In the case of Semler v. Oregon State Board of Dental Examiners, 294 U.S. 603, a statute of that state was held
[121 NJL Page 195]
constitutional. The statute in question provided (Code 1930, §§ 68-1013, as amended by laws of 1933, page 210) that any dentist might have his license revoked or suspended for advertising professional superiority or the performance of professional services in a superior manner; advertising prices for professional services; advertising by means of large display, glaring light signs, or containing as a part thereof the representation of a tooth, teeth, bridge work or any portion of the human head; employing or making use of advertising, solicitors or free publicity press agents; or advertising any free dental work or free examination; or advertising to guarantee any dental service, or to perform any dental operation painlessly. There can be no question that the state can regulate the practice of dentistry and supervise the conduct thereof by any administrative board.
It is clear that the legislature of this state in authorizing the revocation or suspension of the license of a dentist who advertised his product, or the price, or charges to be paid therefor, or the durability of his work in defiance of the manner specified in the act was merely enacting a law necessary to protect the public from the wiles and artifices of the charlatan. The truth or falsity of the prosecutor's assertions is of no importance. It is possible that everything that the prosecutor said in his advertisements is the literal truth, but if this kind of advertising affords the unscrupulous practitioner an opportunity to practice a deception upon his patients, then, there is reason why the legislature should permit the suspension or revocation of the license of those who so do.

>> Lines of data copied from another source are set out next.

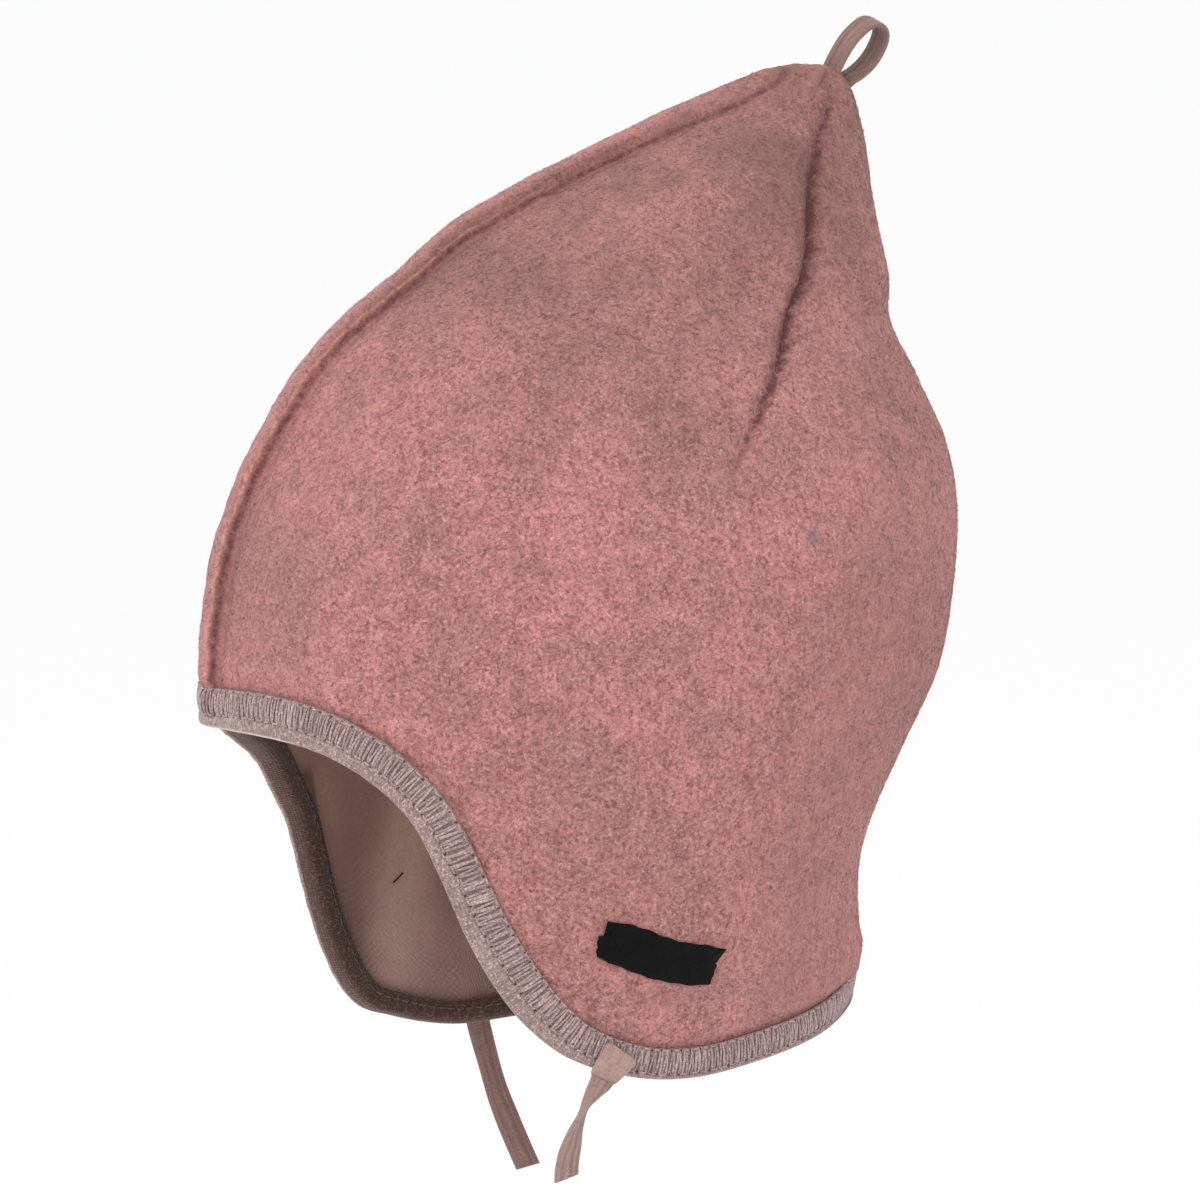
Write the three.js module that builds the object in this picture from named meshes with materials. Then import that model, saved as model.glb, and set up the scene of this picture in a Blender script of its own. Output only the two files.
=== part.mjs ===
// A baby's pixie bonnet: a pointed wool-fleece shell with two ear flaps, lined with cotton
// jersey and bound all round its edge. A raised seam runs from the brow to the point, a dart
// runs down each side of the back, a tape loop stands on the point, a tie hangs from each flap
// and a small leather-like label lies on the left one.
// Millimetres. +Z is up, the face looks along -Y and the wearer's left is +X.
// The origin is where the crown of the head carries the bonnet, on its middle plane.
import * as THREE from "three";

// Cloth thicknesses, and the gap that is kept between neighbouring pieces.
const GAP = 0.3;
const FLEECE = 2.2;
const JERSEY = 1.0;
const LINING_OUTSIDE = FLEECE + GAP;
const LINING_INSIDE = LINING_OUTSIDE + JERSEY;

// Sections of the shell's outer face from the flap tips up to the point, a row for each.
// front and back say where a section crosses the middle plane. A frontTaper of 1 is a round
// end and 2 a sharp one. A backTaper below 1 is a broad back.
const SECTION_COLUMNS = [
  "level", "frontY", "frontZ", "backY", "backZ", "halfWidth", "frontTaper", "backTaper",
];
const SECTIONS = [
  [-175, -72, -175, 66, -175, 54, 1, 0.9],
  [-145, -75, -145, 68, -145, 60, 1, 0.9],
  [-120, -77, -120, 68, -120, 64, 1, 0.9],
  [-96, -79, -96, 78.2, -96.1, 67, 1.1, 0.9],
  [-75, -79.4, -75, 87.9, -76.1, 68, 1.1, 0.9],
  [-50, -75.4, -49, 92.1, -50, 66, 1.1, 0.9],
  [-25, -65.1, -25.5, 89.7, -29, 57, 1.3, 0.8],
  [-6, -51.5, -6.6, 83.1, -12.9, 48.5, 1.4, 0.8],
  [10, -35.5, 6.4, 77.4, -1.1, 40.5, 1.5, 0.8],
  [21, -21.2, 17.9, 77.8, 8.1, 34, 1.5, 0.8],
  [30, 1.1, 29.6, 76.1, 18, 27.5, 1.6, 0.8],
  [38, 18.2, 37.2, 74.8, 28, 21, 1.6, 0.8],
  [46, 35.6, 44.4, 74, 38.2, 14, 1.5, 0.8],
  [52, 51.6, 50.6, 72.4, 47, 8.8, 1.3, 0.9],
  [55, 58.4, 53.8, 71, 51, 5.8, 1.1, 1],
  [57, 62, 55.3, 68.4, 54, 3.6, 1, 1],
].map((row) => Object.fromEntries(SECTION_COLUMNS.map((name, i) => [name, row[i]])));

// The levels at which each face closes at the point, where the seam allowances thicken it.
const TOPS = { shellOutside: 56.8, shellInside: 53, liningOutside: 52.4, liningInside: 50.6 };

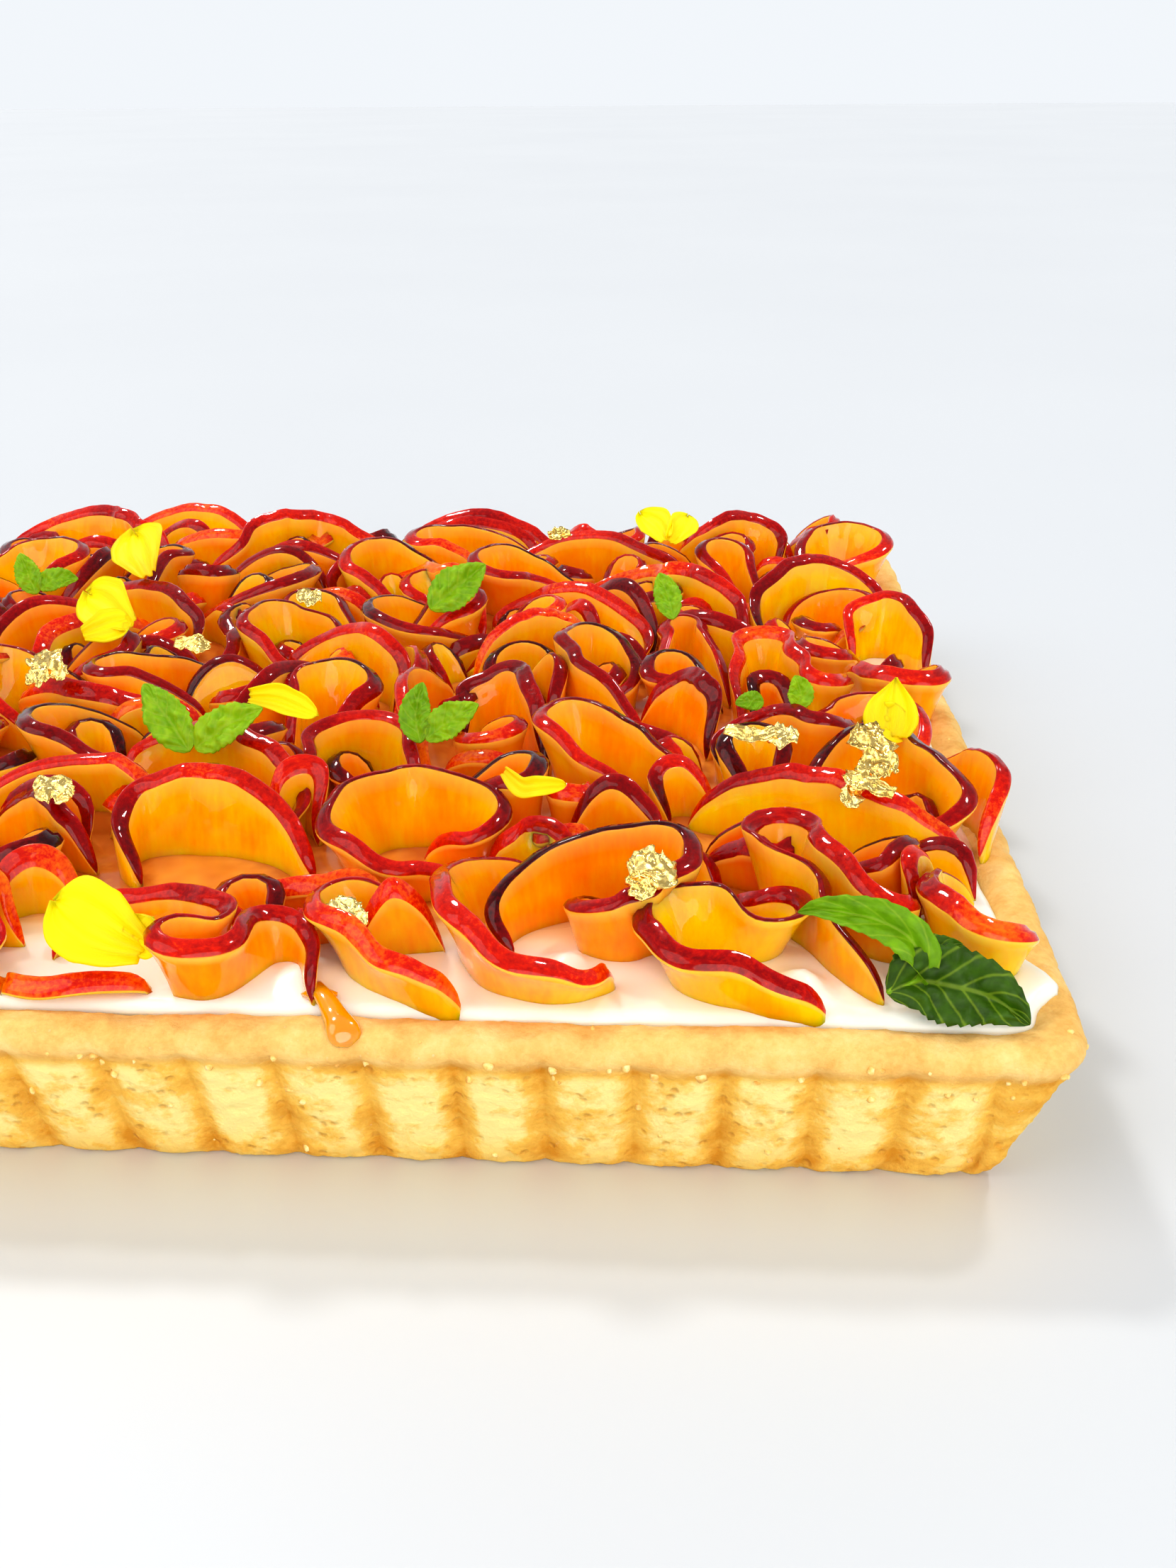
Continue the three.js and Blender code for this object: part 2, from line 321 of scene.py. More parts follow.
rings = smooth_rings(crust_rings, ring_spacing)
stations = outline_stations(steps_per_flute, corner_steps)
crust_points, crust_wall, groove_and_corner_shade, crust_rise = [], [], [], []
across = stations[:, 3]
for inset, height, groove in rings:
    xs, ys = lay_square(stations, inset, groove)
    on_wall = max(0.0, min(1.0, (wall_top - height) / 2.5)) if inset < 11.0 and groove > 0.3 else 0.0
    on_rim = max(0.0, min(1.0, (height - rim_foot) / 3.0))
    for x, y, groove_share, turned in zip(xs, ys, across, stations[:, 2] > 0.0):
        point = (x, y, height)
        swell = (0.5 * rough(point, 9.0, 3.0) + 0.6 * rough(point, 17.0, 4.0)) * on_rim
        swell += 0.22 * rough(point, 3.2, 5.0)
        grit = 0.2 * rough((x, y, 0.5 * height), 1.3, 1.0) + 0.14 * rough(point, 0.7, 2.0)
        pit = max(0.0, rough((x, y, 0.6 * height), 2.0, 6.0) - 0.3) * 1.1 * on_wall
        push = swell + grit * (1.7 if on_wall else 0.9) - pit
        out = 1 + push * (1 - 0.6 * on_rim) / half_side
        lift = 1.2 * push * on_rim
        crust_points.append((x * out, y * out, height + lift if height > 0.1 else height))
        crust_wall.append(on_wall)
        # Painted shade: the grooves, and the corners all round, are marked to be painted browner.
        groove_and_corner_shade.append(max(0.7 * turned, 1 - groove_share / 0.28, 0.0) * groove)
        crust_rise.append(height / crust_height)
crust_points += [(0, 0, 0), (0, 0, 5)]
crust_wall += [0, 0]
groove_and_corner_shade += [0, 0]
crust_rise += [0, 0]

crust_material, shade, shader = new_material(
    "shortbread", Roughness=0.8, Subsurface_Weight=0.12, Subsurface_Scale=0.002, Specular_IOR_Level=0.25
)
place = shade.node("TexCoord", output="Object")
wall = shade.attribute("wall")
# Painted shade: this groove mark darkens the grooves and the corners of the wall.
groove = shade.attribute("groove")
rise = shade.attribute("rise")
mottle = shade.grain(place, 160.0, 4.0)
fine = shade.grain(place, 900.0, 5.0, 0.7)
pore_cells = shade.node("TexVoronoi", None, {"Vector": place, "Scale": 420.0}, output="Distance")
pores = (1 - pore_cells.between(0.08, 0.34)) * mottle.between(0.42, 0.6) * wall
# The wall's tone: its own mottle and grain, plus painted shade in the grooves and corners.
tone_and_painted_shade = (groove * 0.66 + mottle.between(0.38, 0.7) * 0.5 - 0.14 + (fine - 0.5) * 0.75).clamped()
foot = 1 - rise.between(0.02, 0.3)
# Painted shade: a browner band on the wall just under the rim's overhang.
under_rim_shade = rise.between(0.72, 0.86) * (1 - rise.between(0.9, 1.0))
wall_colour = (tone_and_painted_shade + foot * 0.3 + under_rim_shade * 0.62).clamped().ramp(
    (0.0, (1.0, 0.83, 0.33)), (0.4, (0.95, 0.57, 0.10)), (1.0, (0.74, 0.32, 0.02))
)
rim_colour = (mottle * 0.9 + fine * 0.5 - 0.15).ramp(
    (0.3, (0.97, 0.70, 0.29)), (0.55, (0.90, 0.57, 0.18)), (0.8, (0.76, 0.40, 0.09))
)
crust_colour = wall.mix(rim_colour, wall_colour)
crust_colour = (fine.between(0.62, 0.78) * 0.45).mix(crust_colour, (1.0, 0.87, 0.55))
crust_colour = (pores * 0.55).mix(crust_colour, (0.80, 0.38, 0.05))
height_map = fine * 0.5 + mottle * 0.5 - pores * 0.45
bumps = shade.node("Bump", None, {"Strength": 0.9, "Distance": 0.0009, "Height": height_map})
feed(shader, Base_Color=crust_colour, Normal=bumps, Roughness=0.72 + mottle * 0.2)

crust = new_piece(
    "shortbread_crust", crust_points, ring_faces(len(rings), len(stations)), crust_material,
    {"wall": crust_wall, "groove": groove_and_corner_shade, "rise": crust_rise},
)
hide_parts("crust")

# ---------------------------------------------------------------------------
# Crumbs. Shortbread crumbles where it leaves the tin, so crumbs and small
# flakes cling to the wall, most of all along the edge under the rim.
# ---------------------------------------------------------------------------

crumb_count = 420
lip_height = 22.5
crumb_bands, crumb_steps = 5, 7
crumb_draw = random.Random(27)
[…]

The practice of dentistry is not a business but a privilege, and the practice thereof is subject to state regulation in the interest of the public. It was proper that the legislature should take steps to prevent licensed dentists from resorting to the well known practice of charlatans and quacks. The issue before the state board in suspending the prosecutor's license upon the charges made was simply whether he had resorted to the prohibited practices, and it was not necessary for it to investigate the truth or falsity of the advertisements
[121 NJL Page 196]
adduced, since they admittedly offended against the legislative concept of proper dental practice.
The statute in question does not preclude all advertisement. Those who pursue a learned profession or calling have always been bound by certain limitations upon their freedom of speech. From earliest times, the physician's mouth has been sealed. So also the clergy are precluded from making certain disclosures. See 70 C.J. 376. It is the advertisement of the price to be charged for dental work and the character of the work to be done which the legislature has seen fit to prohibit. To urge that an individual licensed by the state to practice a skilled profession may not be precluded by the state from advertising the price to be charged for his work and the durability thereof, is tantamount to urging that the state may not make regulations which will preclude charlatans from enticing the public to their offices by arts which are likely to deceive, and that those licensed to practice a profession requiring skill and knowledge may not be required to conform to a standard of practice which the people by their representatives deem necessary for their protection.
The writ will be dismissed, with costs.